Example: Waiting for everyone to be served before eating at a formal dinner.
🌍 Societal Scripts
These reflect the shared norms and values of the society we live in. They influence how we view success, identity, and life milestones.
Example: The belief that getting a university degree is essential for success.
❤️🔥 Sexual Scripts
These define culturally accepted expectations around sexual and romantic behaviour. They shape how we approach intimacy and relationships.
Example: The idea that sex in relationships should always be spontaneous.
By understanding the scripts that influence us, we can begin to question, redefine, or let go of those that no longer serve us - creating space for more authentic and intentional choices.
👥 Social Influences
We're exposed to social influences which impact our thoughts, feelings and behaviours about relationships & intimacy.

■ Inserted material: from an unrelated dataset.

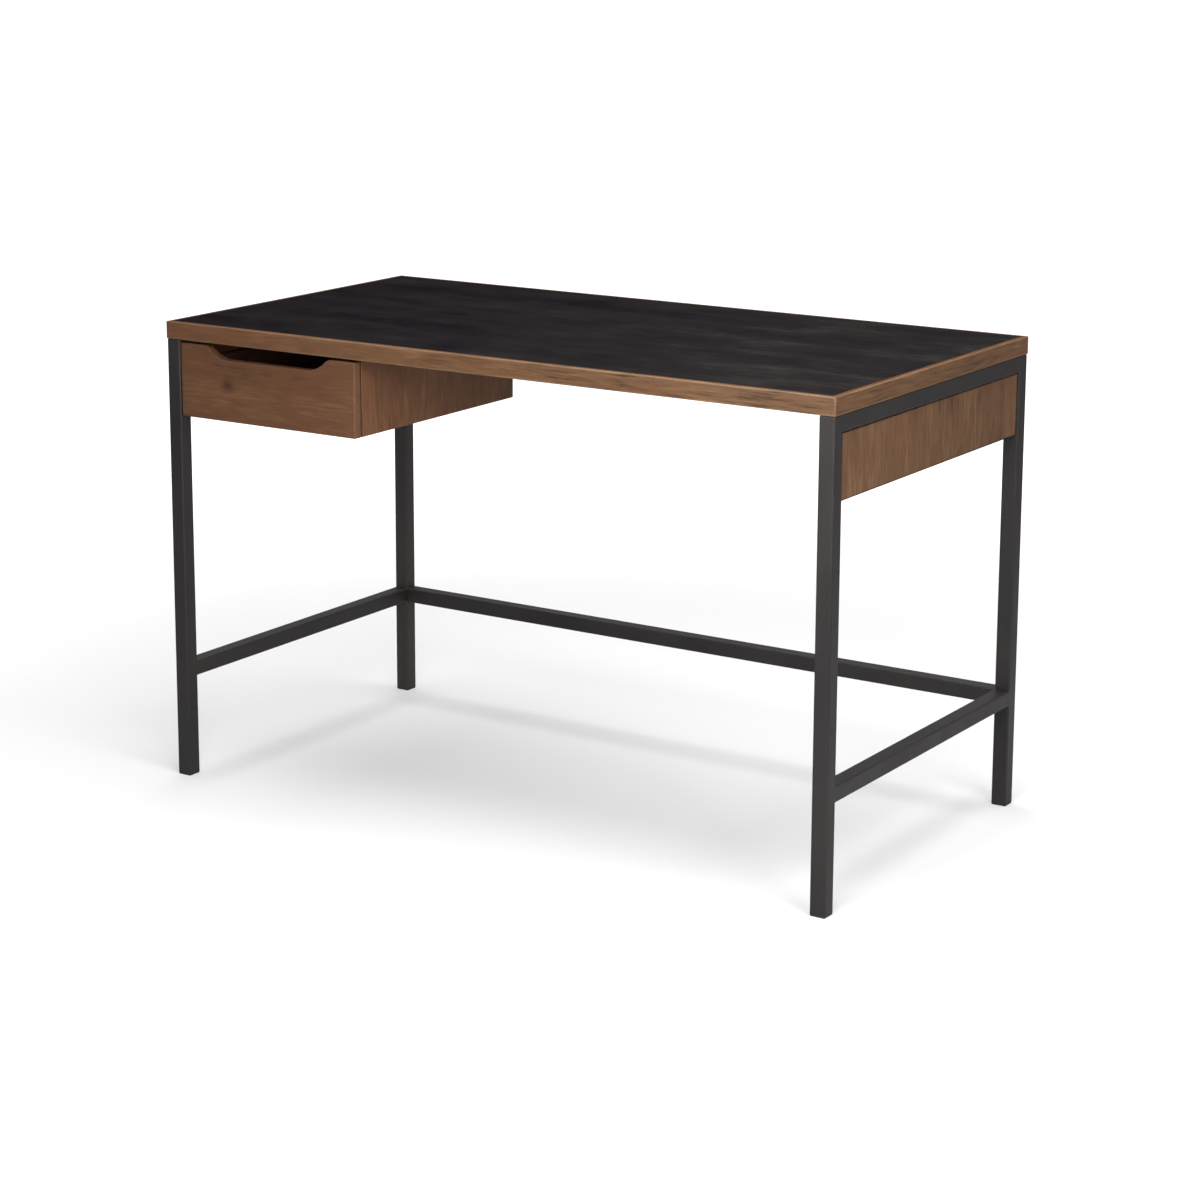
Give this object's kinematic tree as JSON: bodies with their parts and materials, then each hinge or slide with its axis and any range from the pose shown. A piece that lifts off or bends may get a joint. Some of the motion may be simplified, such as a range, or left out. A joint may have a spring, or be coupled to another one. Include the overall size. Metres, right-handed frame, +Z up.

It doesn't help that society tends to both stigmatise and overly fixate on sex, which isn't the healthiest approach to such a fundamental aspect of our overall wellbeing.
Some of our community members have highlighted how specific social influences & experiences have impacted them..
👨👩👧👦 Family: “I remember the first time my mother saw a vibrator in my room. There was such a look of disgust on her face, but she didn’t say anything. I remember going so red and I felt a wave of shame come over me.”
👯♂️ Peers: “My friends and I only recently started talking about our sex lives together, and we’re almost in our thirties. It’s really refreshing, but I wish we started being more open about it years ago!!”
🌍 Culture: “I’m from an eastern european country and often women from my culture are stereotyped as money-motivated and submissive when it comes to dating & sex.”
🙏🏽 Religion: “I grew up religious, and my faith is still very important to me. No one said anything explicitly, but I definitely picked up that sex wasn’t something carefree. It was only something serious you do after marriage.”
📺 Media: “Over lockdown everyone was watching the TV adaptation of Sally Rooney’s Normal People. I found it really hard to watch because I’ve never experienced intimacy like that.”
📱Social Media: “I unfortunately had access to porn from age 9. Because most of the porn is very rough and is created from a male perspective, I think I subconsciously grew up with the idea that sex means you don’t have control over what’s happening.”
💪Challenging Your Scripts
Sexual scripts often set certain expectations for how intimacy should unfold, which can shape our experiences of sex and relationships. These scripts can feel like unspoken rules, and they often influence how we think things should be, even if they don't reflect our true desires.
📌Examples of Sexual Scripts:
🤔 Expectations: Believing that sex should always look a certain way.
🚻 Gender Roles: Assuming that one partner, based on their gender, should take a more passive or responsive role during intimacy.
🏋️♀️ Body Image: Thinking that you must have a certain body type to be desirable.
Left unchecked, these scripts often lead to shame, guilt and harmful beliefs about ourselves and our relationships.
By questioning and redefining them, we can foster healthier, more authentic experiences of intimacy and self-worth.
The first step in redefining what sex is for you is to understand what you’ve learned about it so far.
✍️ Reflective Task: Sex is..
Take a moment with pen and paper to complete the following sentences. Don’t overthink it - just write down the first thing that comes to mind:
- People who have a lot of sex are...
- Sex makes people...
- I’d have more sex if...
- I’d have better sex if...
- My parent(s) thought sex was...
- In my family, sex was considered…
- Single people are...
- People in relationships are…
- Sex equals...
- Sex causes...
- Sex is…
- I’d like to have sex that is…
- Sexuality should be…
- Intimacy is…
- Pleasure is…
After you’ve finished this exercise, spend a couple of moments reviewing your answers.
- What patterns or themes do you notice about your answers?
- Do your answers align with or go against what society expects?
- Are there any beliefs that seem particularly limiting or unhelpful?